Old cabinet from B&W DM640
1 SS9700
1 SS15W8530K00
2 old basses from DM640

2 order crossover @ 250Hz and 2200Khz

The cabinet haves 7Liter for the midbass and 27Liter for the 2 bass.

Have any off you suggestions for other cossoverfrequenies /Xover?

What do you think about 2 Perless SLS 8" in paralel + SS9700 and 1 SS 15W8530K00??

Jennice how is going with your project?

Kim
 
kim,

Bringing the old thread back to life, eh? :)

It took quite a while before my project proceeded to take shape.

However, I ended up with a design which I'm very pleased with (although the folter needs some changes).
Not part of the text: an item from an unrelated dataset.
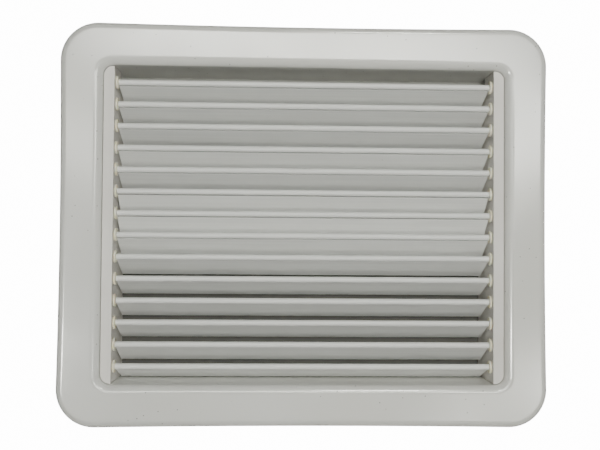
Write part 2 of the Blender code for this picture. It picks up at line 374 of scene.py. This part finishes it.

I used the ss 970k tweeter, a HDS134 mid, and 2 x SLS8 (sealed enclosure).
Quite like your setup, kim, except that my SLS's have about 22 liters each, which was the lowest I dared to go.

The mid has a small rise I want to tame, but overall, they make my DM630's (the first series) sound boring. The treble and imaging is clases better, and the bass almost hurts. It also goes lower than the DM630's in their bass reflex.
I made my boxes of 22mm MDF, and with a divider between each SLS (effectively making 2 individual bass-enclosures), and a seperate enclosure serction for the mid/treble.
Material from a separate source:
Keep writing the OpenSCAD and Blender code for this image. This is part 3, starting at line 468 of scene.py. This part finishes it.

Anyone want to buy a used pair or B&W speakers? :D

Jennice
 
Hi Kim,

I haven't tried to build much with bass-reflex, but generally, a BR plays with a different roll-off at the expense of precision.
As for the X-over, I will have to piece it together myself, as my PC with the details crashed recently, talking the data and my programs with it.
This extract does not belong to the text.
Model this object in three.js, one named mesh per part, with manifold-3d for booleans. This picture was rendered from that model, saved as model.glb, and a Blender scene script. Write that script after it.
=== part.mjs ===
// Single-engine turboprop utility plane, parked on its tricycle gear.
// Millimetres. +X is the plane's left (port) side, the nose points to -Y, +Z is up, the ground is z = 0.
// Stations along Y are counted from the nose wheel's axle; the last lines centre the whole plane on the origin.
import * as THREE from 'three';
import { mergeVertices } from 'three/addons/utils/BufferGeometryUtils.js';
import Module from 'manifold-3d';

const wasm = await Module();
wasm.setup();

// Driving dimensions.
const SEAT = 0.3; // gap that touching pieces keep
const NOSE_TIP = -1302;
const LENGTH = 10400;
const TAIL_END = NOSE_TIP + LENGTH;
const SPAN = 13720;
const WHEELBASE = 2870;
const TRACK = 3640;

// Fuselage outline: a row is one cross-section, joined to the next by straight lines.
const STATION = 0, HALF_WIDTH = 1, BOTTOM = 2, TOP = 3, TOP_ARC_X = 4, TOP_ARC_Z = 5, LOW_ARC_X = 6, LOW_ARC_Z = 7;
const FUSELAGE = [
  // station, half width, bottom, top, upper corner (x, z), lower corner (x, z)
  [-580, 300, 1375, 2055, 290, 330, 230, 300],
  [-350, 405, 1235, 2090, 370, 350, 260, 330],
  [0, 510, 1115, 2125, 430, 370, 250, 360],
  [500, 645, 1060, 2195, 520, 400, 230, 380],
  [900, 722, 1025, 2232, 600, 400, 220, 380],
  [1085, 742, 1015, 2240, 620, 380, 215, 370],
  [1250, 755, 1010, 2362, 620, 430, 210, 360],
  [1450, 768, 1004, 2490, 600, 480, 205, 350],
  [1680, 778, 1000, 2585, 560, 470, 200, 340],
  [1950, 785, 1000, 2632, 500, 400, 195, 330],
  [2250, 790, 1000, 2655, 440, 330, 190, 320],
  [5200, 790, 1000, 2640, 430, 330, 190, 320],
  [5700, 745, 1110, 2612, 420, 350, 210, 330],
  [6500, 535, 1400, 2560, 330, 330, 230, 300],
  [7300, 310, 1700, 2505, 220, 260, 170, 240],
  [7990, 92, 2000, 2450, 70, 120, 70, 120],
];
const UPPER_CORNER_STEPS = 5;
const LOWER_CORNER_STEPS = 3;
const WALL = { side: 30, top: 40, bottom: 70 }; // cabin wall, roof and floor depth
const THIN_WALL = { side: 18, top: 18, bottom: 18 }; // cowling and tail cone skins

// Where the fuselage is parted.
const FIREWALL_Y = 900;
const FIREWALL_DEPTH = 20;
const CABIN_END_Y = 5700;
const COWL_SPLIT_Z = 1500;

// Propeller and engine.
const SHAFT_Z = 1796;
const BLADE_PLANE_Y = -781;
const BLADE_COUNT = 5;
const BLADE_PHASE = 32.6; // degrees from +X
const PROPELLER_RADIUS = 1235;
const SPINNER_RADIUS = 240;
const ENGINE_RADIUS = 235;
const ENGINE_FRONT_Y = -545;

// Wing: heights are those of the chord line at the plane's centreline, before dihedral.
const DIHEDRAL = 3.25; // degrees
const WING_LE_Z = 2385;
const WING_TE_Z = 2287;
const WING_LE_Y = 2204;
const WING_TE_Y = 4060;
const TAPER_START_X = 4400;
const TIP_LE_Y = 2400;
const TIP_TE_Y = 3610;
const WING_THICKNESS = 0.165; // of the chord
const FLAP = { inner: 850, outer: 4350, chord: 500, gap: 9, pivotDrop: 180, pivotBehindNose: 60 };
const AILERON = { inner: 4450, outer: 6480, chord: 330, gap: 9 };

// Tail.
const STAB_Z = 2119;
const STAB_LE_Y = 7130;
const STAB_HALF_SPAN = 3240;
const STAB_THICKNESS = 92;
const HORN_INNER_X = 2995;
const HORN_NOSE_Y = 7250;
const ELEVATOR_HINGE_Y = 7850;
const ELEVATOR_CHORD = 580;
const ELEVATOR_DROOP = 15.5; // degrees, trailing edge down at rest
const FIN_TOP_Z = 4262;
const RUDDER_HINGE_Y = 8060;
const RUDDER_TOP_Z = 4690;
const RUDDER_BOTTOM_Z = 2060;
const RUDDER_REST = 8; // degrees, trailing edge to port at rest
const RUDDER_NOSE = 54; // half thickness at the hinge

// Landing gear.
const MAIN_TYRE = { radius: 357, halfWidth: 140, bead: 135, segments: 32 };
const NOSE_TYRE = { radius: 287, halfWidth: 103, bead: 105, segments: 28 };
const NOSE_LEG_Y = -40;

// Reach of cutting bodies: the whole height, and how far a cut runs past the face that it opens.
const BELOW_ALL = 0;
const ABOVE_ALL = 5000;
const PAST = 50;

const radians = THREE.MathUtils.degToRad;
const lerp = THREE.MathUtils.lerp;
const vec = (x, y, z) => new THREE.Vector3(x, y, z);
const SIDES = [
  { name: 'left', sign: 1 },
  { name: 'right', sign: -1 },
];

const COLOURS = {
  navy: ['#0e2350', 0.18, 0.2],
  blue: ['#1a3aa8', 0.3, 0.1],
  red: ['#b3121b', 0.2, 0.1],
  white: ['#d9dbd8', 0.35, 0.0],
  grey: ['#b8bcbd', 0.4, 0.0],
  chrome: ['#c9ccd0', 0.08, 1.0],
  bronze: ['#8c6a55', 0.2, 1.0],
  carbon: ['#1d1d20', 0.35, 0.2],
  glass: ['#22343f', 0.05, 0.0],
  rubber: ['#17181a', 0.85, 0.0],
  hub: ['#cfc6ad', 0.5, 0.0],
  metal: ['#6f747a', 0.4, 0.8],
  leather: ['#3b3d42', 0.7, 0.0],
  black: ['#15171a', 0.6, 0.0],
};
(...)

I placed the lower x-over at around 220 Hz, roughly suiting the baffle step frequency. Thus the BS effect is pretty much cancelled as the SLS-8 is just about the same sensitivity as my HDS-134, and I'm using 2 x SLS-8.
The design isn't "over-bass"'ed, despite the 2 SLS's. They play DEEEEEP, hard and precise bass, though, compared to the DM630 I used earlier. (Even when the BR port was closed on them).

My tweeter is attenuated, but that doesn't come as a surprise. I was surprised, however, that the mid wouldn't hurt being lower.
Therefore I don't think your lower mid sensitivity will be a major problem, but I sugest you get a second oppinion on that.